• Written exercise: Below is a listing. Gather each line of it that contains "None".

>> START

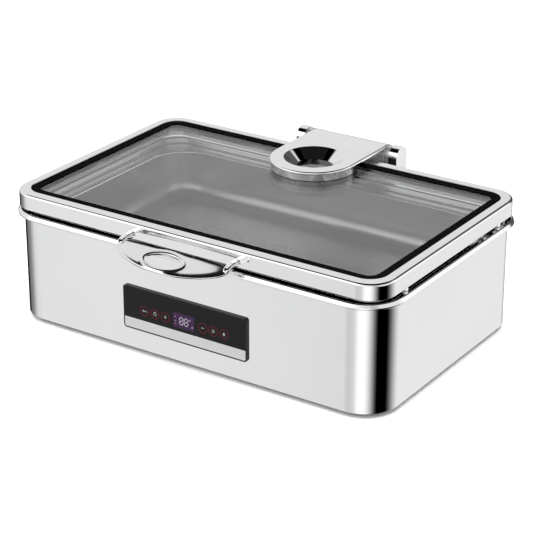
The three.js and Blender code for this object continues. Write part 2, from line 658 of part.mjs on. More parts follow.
// Open-fronted housing screwed behind the wall, the board on its posts and the display on the board.
function addControlHousing() {
  const wallIn = -WALL_IN;
  const box = (spare, y0, y1) => block(
    [-WINDOW_HALF - spare, y0, WINDOW_LOW - spare + 1],
    [WINDOW_HALF + spare, y1, WINDOW_HIGH + spare - 1]);
  const tray = cut(box(6, wallIn, wallIn + HOUSING_DEEP),
    box(6 - HOUSING_WALL, wallIn - 1, wallIn + HOUSING_DEEP - HOUSING_WALL));
  const boardBack = wallIn + CONTROL_BOARD_Y + BOARD_THICK;
  const middle = (WINDOW_LOW + WINDOW_HIGH) / 2;
  const posts = SIDES.map(([, sx]) => {
    const x = sx * (CONTROL_BOARD_HALF - 2 * POST_HALF);
    return block([x - POST_HALF, boardBack + GAP, middle - POST_HALF],
      [x + POST_HALF, wallIn + HOUSING_DEEP - 1, middle + POST_HALF]);
  });
  add('control_housing', join(tray, ...posts), BLACK_PLASTIC);
  add('control_board', block([-CONTROL_BOARD_HALF, boardBack - BOARD_THICK, WINDOW_LOW],
    [CONTROL_BOARD_HALF, boardBack, WINDOW_HIGH]), BOARD_GREEN);
  add('display_module', block([DISPLAY_X[0], BEZEL_FRONT + GAP, DISPLAY_Z[0]],
    [DISPLAY_X[1], boardBack - BOARD_THICK - GAP, DISPLAY_Z[1]]), BLUE_PLASTIC);
}

// ---- heating -----------------------------------------------------------------------------
const PLATE_HALF = [180, 100];
const PLATE_TOP = WATER_FLOOR - SHEET - GAP;
const PLATE_LOW = PLATE_TOP - 4;
const TUBE_R = 3.25;
const TUBE_Z = PLATE_LOW - GAP - TUBE_R;
const BEND_R = 22;
const ELEMENT_RUN = 118;     // straight runs reach this far from the middle
const ELEMENT_END = -160;
const ELEMENT_Y = [-66, -22, 22, 66];
const CLAMP_BAR_HALF = [8, 96];
const CLAMP_BAR_X = 70;
const CLAMP_BAR_THICK = 2.5;

// Tube bent three times into a serpentine, both ends on the left.
function heatingElement() {
  const path = new THREE.CurvePath();
  const at = (x, y) => new THREE.Vector3(x, y, TUBE_Z);
  const run = (x0, x1, y) => path.add(new THREE.LineCurve3(at(x0, y), at(x1, y)));
  const bend = (y, sx) => {
    const arc = [-90, -60, -30, 0, 30, 60, 90].map((deg) => {
      const a = THREE.MathUtils.degToRad(deg);
      return at(sx * (ELEMENT_RUN + BEND_R * Math.cos(a)), y + BEND_R * Math.sin(a));
    });
    path.add(new THREE.CatmullRomCurve3(arc));
  };
  run(ELEMENT_END, ELEMENT_RUN, ELEMENT_Y[0]);
  bend(ELEMENT_Y[0] + BEND_R, 1);
  run(ELEMENT_RUN, -ELEMENT_RUN, ELEMENT_Y[1]);
  bend(ELEMENT_Y[1] + BEND_R, -1);
  run(-ELEMENT_RUN, ELEMENT_RUN, ELEMENT_Y[2]);
  bend(ELEMENT_Y[2] + BEND_R, 1);
  run(ELEMENT_RUN, ELEMENT_END, ELEMENT_Y[3]);
  return tube(path, TUBE_R, 72, 4);
}

// Round tube of radius r along a path.
function tube(path, r, steps, quarterSides) {
  const section = new THREE.Shape();
  section.absarc(0, 0, r, 0, 2 * Math.PI, false);
  const sweep = { steps, extrudePath: path, curveSegments: quarterSides, bevelEnabled: false };
  return new THREE.ExtrudeGeometry(section, sweep);
}

function addHeating() {
  const [plateX, plateY1] = PLATE_HALF;
  add('heater_plate', block([-plateX, -plateY1, PLATE_LOW], [plateX, plateY1, PLATE_TOP]), ALUMINIUM);
  add('heating_element', heatingElement(), PLAIN_STEEL);
  const barTop = TUBE_Z - TUBE_R - GAP;
  const [barX, barY1] = CLAMP_BAR_HALF;
  SIDES.forEach(([side, sx]) => {
    const slab = (y0, y1, top) => block(
      [sx * CLAMP_BAR_X - barX, y0, barTop - CLAMP_BAR_THICK], [sx * CLAMP_BAR_X + barX, y1, top]);
    add(`heater_clamp_${side}`, join(
      slab(-barY1, barY1, barTop),
      slab(-barY1, CLAMP_BAR_THICK - barY1, PLATE_LOW - GAP),
      slab(barY1 - CLAMP_BAR_THICK, barY1, PLATE_LOW - GAP)), GALVANISED);
  });
  add('thermal_cutout', turned([
    [0, PLATE_LOW - 11], [5, PLATE_LOW - 11], [8, PLATE_LOW - 8], [12, PLATE_LOW - 8],
    [12, PLATE_LOW - GAP], [0, PLATE_LOW - GAP]], 0, 0, 16), CERAMIC_WHITE);
  add('temperature_probe', turned([
    [0, PLATE_LOW - 7], [3, PLATE_LOW - 7], [3, PLATE_LOW - 3], [6, PLATE_LOW - 2],
    [6, PLATE_LOW - GAP], [0, PLATE_LOW - GAP]], 30, 44, 12), BRASS);
}

// ---- power electronics -------------------------------------------------------------------
const TRAY_LOW = COVER_TOP + GAP;
const TRAY_FLOOR = TRAY_LOW + 2;
const TRAY_HIGH = TRAY_LOW + 10;
const BOARD_X = [140, 230];
const BOARD_Y = [-20, 90];
const BOARD_LOW = TRAY_FLOOR + 3;
const PARTS_LOW = BOARD_LOW + BOARD_THICK + GAP;
const TERMINAL_HIGH = 12;
const RELAY_HIGH = 16;
const LEAD_R = 2;

function addPower() {
  const area = (spare, z0, z1) => block(
    [BOARD_X[0] - spare, BOARD_Y[0] - spare, z0], [BOARD_X[1] + spare, BOARD_Y[1] + spare, z1]);
  const posts = BOARD_X.flatMap((x, i) => BOARD_Y.map((y, j) => {
    const [px, py] = [x + (i ? -1 : 1) * 2 * POST_HALF, y + (j ? -1 : 1) * 2 * POST_HALF];
    return block([px - POST_HALF, py - POST_HALF, TRAY_FLOOR - 1],
      [px + POST_HALF, py + POST_HALF, BOARD_LOW - GAP]);
  }));
  add('power_board_tray', join(cut(area(4, TRAY_LOW, TRAY_HIGH), area(2, TRAY_FLOOR, TRAY_HIGH + 1)),
    ...posts), BLACK_PLASTIC);
  add('power_board', area(0, BOARD_LOW, BOARD_LOW + BOARD_THICK), BOARD_GREEN);
  add('power_relay', block([160, 55, PARTS_LOW], [188, 68, PARTS_LOW + RELAY_HIGH]), BLUE_PLASTIC);
  add('terminal_block', block([158, -12, PARTS_LOW], [190, -2, PARTS_LOW + TERMINAL_HIGH]),
    CERAMIC_WHITE);
  const z = PARTS_LOW + TERMINAL_HIGH + GAP;
  const route = [
    [174, -7, z], [174, -8, z + 7], [150, -112, z + 5], [-60, -116, z + 5],
    [-176, -104, z + 3], [-186, ELEMENT_Y[0], TUBE_Z], [ELEMENT_END - GAP, ELEMENT_Y[0], TUBE_Z],
  ].map((point) => new THREE.Vector3(...point));
  add('heater_lead', tube(new THREE.CatmullRomCurve3(route), LEAD_R, 40, 2), RED_SLEEVE);
}

// ---- mains inlet -------------------------------------------------------------------------
const PIN_HALF_X = 1;
const PIN_HALF_Z = 2;
const PIN_PLACES = [['live', -7, -2], ['neutral', 7, -2], ['earth', 0, 2]];

function addInlet() {
  const around = (halfX, halfZ, y0, y1) => block(
    [INLET_X - halfX, y0, INLET_Z - halfZ], [INLET_X + halfX, y1, INLET_Z + halfZ]);
  const flange = around(16, 12.5, WALL_OUT, WALL_OUT + 2.5);
  const body = around(13.4, 9.8, WALL_OUT - 24, WALL_OUT + 1);
  const socket = around(12, 8.4, WALL_OUT - 16, WALL_OUT + 4);
  const pin = ([, dx, dz], spare) => block(
    [INLET_X + dx - PIN_HALF_X - spare, WALL_OUT - 26 - spare, INLET_Z + dz - PIN_HALF_Z - spare],
    [INLET_X + dx + PIN_HALF_X + spare, WALL_OUT - 6, INLET_Z + dz + PIN_HALF_Z + spare]);
  add('mains_inlet', cut(join(flange, body), socket, ...PIN_PLACES.map((place) => pin(place, GAP))),
    BLACK_PLASTIC);
  PIN_PLACES.forEach((place) => add(`inlet_pin_${place[0]}`, pin(place, 0), BRASS));
}

// ---- silicone buttons on the water pan's rim, under the lid's skirt ----------------------
const BUMPER_X = LID_HALF_X - 3.5;
const BUMPER_Y = 118;
const BUMPER_R = 4;

function addLidBumpers() {
  const low = RIM_Z + GAP;
  const high = SKIRT_BOTTOM - GAP;
  CORNERS.forEach(([place, sx, sy]) => {
    add(`lid_bumper_${place}`, turned([
      [0, low], [BUMPER_R, low], [BUMPER_R, high - 0.8], [BUMPER_R - 1, high], [0, high],
    ], sx * BUMPER_X, sy * BUMPER_Y, 12), CLEAR_SILICONE);
  });
}

add('outer_shell', outerShell(), MIRROR_STEEL);
add('base_cover', baseCover(), GALVANISED);
addFeet();
add('water_pan', waterPan(), MIRROR_STEEL);
add('food_pan', foodPan(), SATIN_STEEL);
add('lid_frame', lidFrame(), MIRROR_STEEL);
add('lid_gasket', lidGasket(), BLACK_RUBBER);
add('lid_glass', lidGlass(), CLEAR_GLASS);
add('hinge_tongue', hingeTongue(), CHROME);
addHingeInnards();
add('glass_clamp_ring', glassClampRing(), CHROME);
addClampScrews();
add('lid_handle', lidHandle(), CHROME);
addHandleScrews();
add('hinge_bracket', hingeBracket(), CHROME);
addBracketFixings();
addControlPanel();
addControlHousing();
addHeating();
addPower();
addInlet();
addLidBumpers();

export default model;
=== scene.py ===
import json
from math import atan2, cos, exp, hypot, pi, radians, sin, sqrt, tan

import bpy
import bmesh
from mathutils import Matrix, Vector


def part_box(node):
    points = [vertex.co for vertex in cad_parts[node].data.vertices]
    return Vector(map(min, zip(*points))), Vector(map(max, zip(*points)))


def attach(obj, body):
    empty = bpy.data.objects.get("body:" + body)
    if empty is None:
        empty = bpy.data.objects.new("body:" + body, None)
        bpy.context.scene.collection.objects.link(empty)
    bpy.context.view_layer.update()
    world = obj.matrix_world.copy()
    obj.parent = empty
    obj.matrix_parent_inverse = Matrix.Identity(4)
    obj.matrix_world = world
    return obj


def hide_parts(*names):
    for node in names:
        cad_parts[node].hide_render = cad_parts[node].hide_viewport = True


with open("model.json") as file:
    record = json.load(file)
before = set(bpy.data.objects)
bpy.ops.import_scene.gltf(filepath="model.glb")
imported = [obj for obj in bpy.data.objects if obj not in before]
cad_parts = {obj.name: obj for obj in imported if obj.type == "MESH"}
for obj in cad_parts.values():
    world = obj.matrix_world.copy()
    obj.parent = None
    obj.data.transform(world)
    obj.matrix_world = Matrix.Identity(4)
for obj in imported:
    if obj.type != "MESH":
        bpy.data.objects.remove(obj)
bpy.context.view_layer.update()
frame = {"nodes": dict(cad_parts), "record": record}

# Looks of the electric buffet server. Shapes are worked out in millimetres, from the CAD nodes' boxes, in a
# plan frame whose middle is the shell's middle; make_mesh() puts them into the row frame, in metres.
MM = 0.001
SCENE = bpy.context.scene


def box_mm(node):
    """Lowest and highest corner of a CAD node, in millimetres, in the row frame."""
    low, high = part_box(node)
    return low / MM, high / MM


# ---- driving sizes, from the frame ----
SHELL_LOW, SHELL_HIGH = box_mm("outer_shell")
SHIFT_Y = (SHELL_LOW.y + SHELL_HIGH.y) / 2
BODY_X = SHELL_HIGH.x
BODY_Y = SHELL_HIGH.y - SHIFT_Y
DIFF = BODY_X - BODY_Y  # half width less half depth, the same on every rounded rectangle
BODY_R = 47.0  # plan corner radii of the shell, the lid and the lid's opening
LID_R = 35.5
BAND_R = 25.0
SHEET = 1.0  # thickness of the steel sheet


def plan_box(node):
    """The same corners with Y measured from the shell's middle."""
    low, high = box_mm(node)
    return Vector((low.x, low.y - SHIFT_Y, low.z)), Vector((high.x, high.y - SHIFT_Y, high.z))


def box_centre(node):
    low, high = plan_box(node)
    return (low + high) / 2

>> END

• Solution for this exercise:
    if empty is None:
        empty = bpy.data.objects.new("body:" + body, None)
    obj.parent = None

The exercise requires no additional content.